Beckerman: But what about control? I always imagined that as a writer, the collaborative process of making a movie or a TV show – not being able to figure it all out – would be difficult.
Brodesser-Akner: You might think so, but here’s what else you don’t know. So you’re writing this book where everyone’s so rich, and the first time I was brought onto the set of the insanely rich building where Rachel lives, I cried, because our production designer knew exactly what to do. . I wrote this book because I was so broke. When I picture rich people, I picture Scrooge McDuck diving into a pile of coins. I didn’t know what an apartment like Rachel Fleishman’s would look like, the details. I wouldn’t have thought of the ceiling or the shampoo; I would not have thought of the brand of the toaster.
So you would think my job would be to say, “I don’t think this works.” But the truth is, it was a constant admiration for the fact that I put these things on paper, and these people picked them up and brought them to life in the most glorious way.
Beckerman: So they were coloring in story elements?
Brodesser-Akner: No, they drew on it and made it bigger and even more specific. And I’m still in awe of it.
Beckerman: Do you see yourself doing more TV after that?
Brodesser-Akner: Now that I’ve done all of that, what I can say is that my favorite form of writing is a magazine story.
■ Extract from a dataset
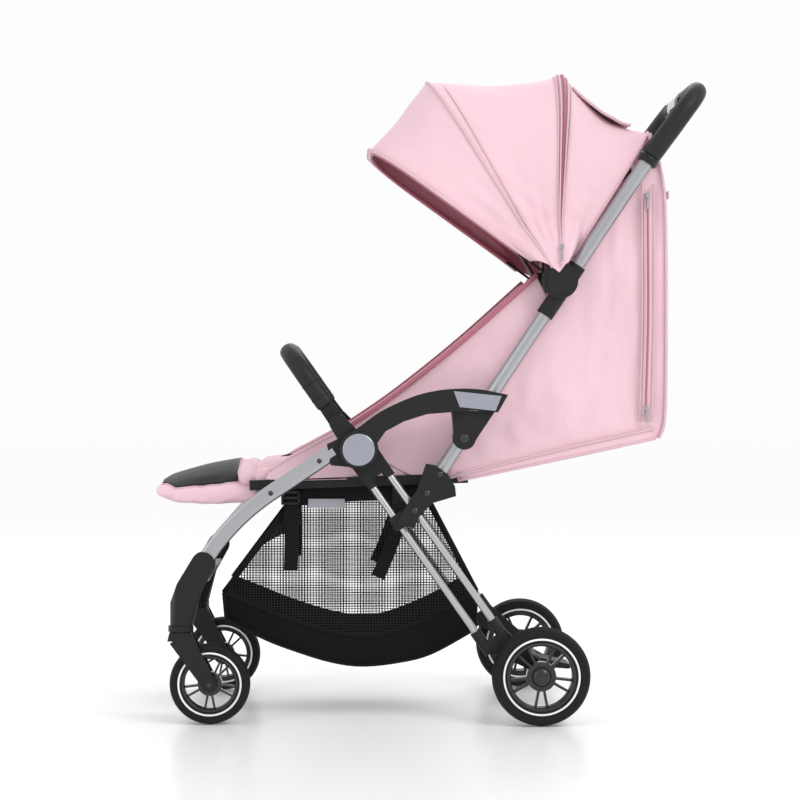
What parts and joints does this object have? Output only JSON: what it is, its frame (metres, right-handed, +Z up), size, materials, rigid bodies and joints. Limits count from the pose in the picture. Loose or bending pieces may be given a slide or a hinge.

Brodesser-Akner: I just know it’s the perfect size and shape for the expression of a thought for me, and all of those things are expressions of thoughts. But I can’t wait to see what happens next. It’s like the way I now think about writing books. Journalist and novelist Laura Lippman once told me that writing her first novel is like riding a bike for the first time: you can’t believe how free you are. And now I see the following books are the understanding of the bicycle as a vehicle. Learn what it can do.